** START RECORDS **

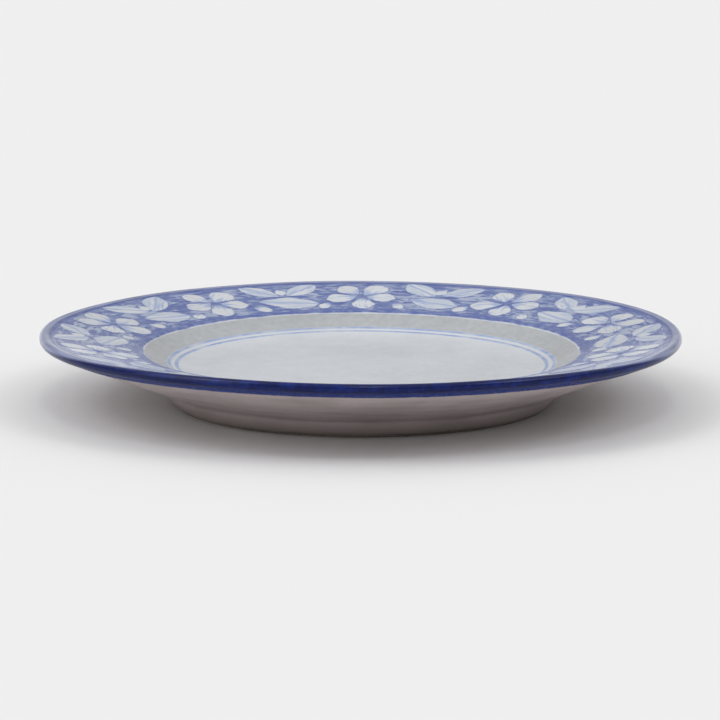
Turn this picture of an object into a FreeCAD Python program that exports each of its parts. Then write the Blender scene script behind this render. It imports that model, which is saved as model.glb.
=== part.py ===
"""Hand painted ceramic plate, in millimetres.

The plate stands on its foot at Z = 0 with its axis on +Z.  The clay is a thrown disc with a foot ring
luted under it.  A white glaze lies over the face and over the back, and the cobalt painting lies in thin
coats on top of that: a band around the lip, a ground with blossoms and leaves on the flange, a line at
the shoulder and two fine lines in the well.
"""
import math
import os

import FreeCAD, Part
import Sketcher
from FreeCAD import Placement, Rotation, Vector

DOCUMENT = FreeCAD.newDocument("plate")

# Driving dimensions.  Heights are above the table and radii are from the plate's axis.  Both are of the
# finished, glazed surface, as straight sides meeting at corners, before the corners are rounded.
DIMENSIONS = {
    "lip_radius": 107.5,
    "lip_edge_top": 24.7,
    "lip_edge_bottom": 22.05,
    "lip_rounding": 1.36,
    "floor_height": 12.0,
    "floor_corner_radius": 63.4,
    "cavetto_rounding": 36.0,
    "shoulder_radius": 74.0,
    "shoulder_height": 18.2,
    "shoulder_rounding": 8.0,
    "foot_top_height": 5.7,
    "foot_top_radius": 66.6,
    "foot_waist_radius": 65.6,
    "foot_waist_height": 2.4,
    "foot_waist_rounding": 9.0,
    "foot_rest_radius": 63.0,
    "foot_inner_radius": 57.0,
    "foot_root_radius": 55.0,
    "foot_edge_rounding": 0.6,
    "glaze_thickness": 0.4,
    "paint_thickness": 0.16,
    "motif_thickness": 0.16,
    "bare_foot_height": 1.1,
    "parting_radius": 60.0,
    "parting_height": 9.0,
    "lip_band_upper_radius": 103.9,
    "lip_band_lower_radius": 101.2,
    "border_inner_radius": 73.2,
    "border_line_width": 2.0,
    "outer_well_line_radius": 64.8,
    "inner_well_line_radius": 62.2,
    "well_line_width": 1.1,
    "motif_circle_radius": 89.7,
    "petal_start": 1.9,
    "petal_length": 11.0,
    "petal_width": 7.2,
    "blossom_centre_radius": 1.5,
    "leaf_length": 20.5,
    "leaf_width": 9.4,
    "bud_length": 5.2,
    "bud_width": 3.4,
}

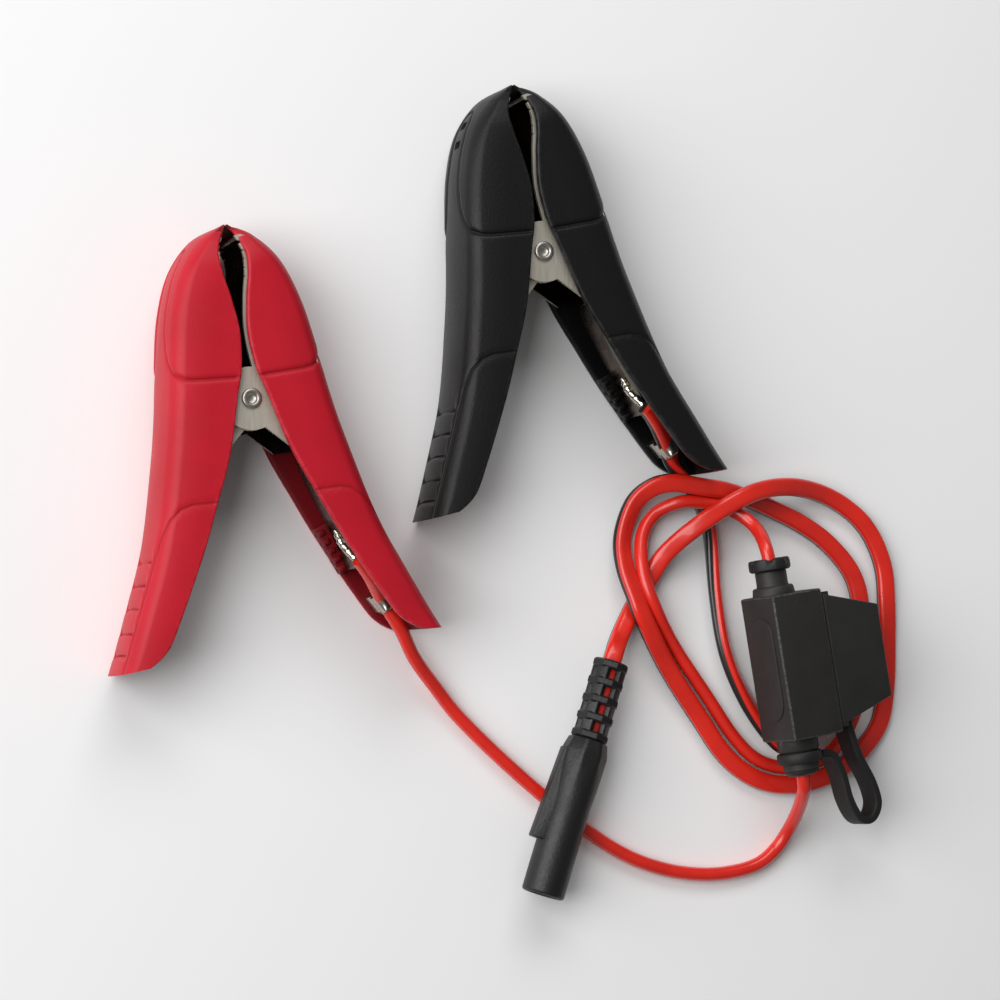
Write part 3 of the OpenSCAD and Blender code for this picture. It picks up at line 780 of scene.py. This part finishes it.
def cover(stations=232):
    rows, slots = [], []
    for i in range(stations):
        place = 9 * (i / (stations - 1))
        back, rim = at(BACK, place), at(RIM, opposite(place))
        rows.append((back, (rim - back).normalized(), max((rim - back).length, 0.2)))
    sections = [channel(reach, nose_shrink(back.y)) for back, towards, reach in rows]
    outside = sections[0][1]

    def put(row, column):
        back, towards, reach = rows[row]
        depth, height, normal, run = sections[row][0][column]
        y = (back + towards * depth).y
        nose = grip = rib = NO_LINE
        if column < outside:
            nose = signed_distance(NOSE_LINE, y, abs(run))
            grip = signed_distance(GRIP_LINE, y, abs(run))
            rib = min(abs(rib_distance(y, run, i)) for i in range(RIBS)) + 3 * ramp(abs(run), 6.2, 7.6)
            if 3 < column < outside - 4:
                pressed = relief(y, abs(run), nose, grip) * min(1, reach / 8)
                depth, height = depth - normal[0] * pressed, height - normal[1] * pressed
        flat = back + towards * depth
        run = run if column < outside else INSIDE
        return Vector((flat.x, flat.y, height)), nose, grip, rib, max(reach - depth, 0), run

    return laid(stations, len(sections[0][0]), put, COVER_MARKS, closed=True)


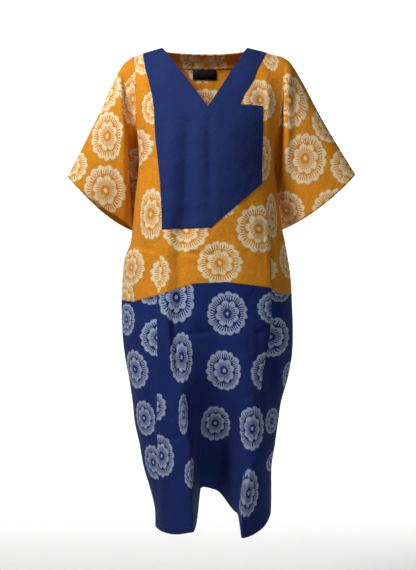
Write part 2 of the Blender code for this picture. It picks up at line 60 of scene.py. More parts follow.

** END RECORDS **

GOAL OF THE EXERCISE. From the data above, copy each line that holds "this".

SOLVED PROBLEM.
Turn this picture of an object into a FreeCAD Python program that exports each of its parts. Then write the Blender scene script behind this render. It imports that model, which is saved as model.glb.
Write part 3 of the OpenSCAD and Blender code for this picture. It picks up at line 780 of scene.py. This part finishes it.
Write part 2 of the Blender code for this picture. It picks up at line 60 of scene.py. More parts follow.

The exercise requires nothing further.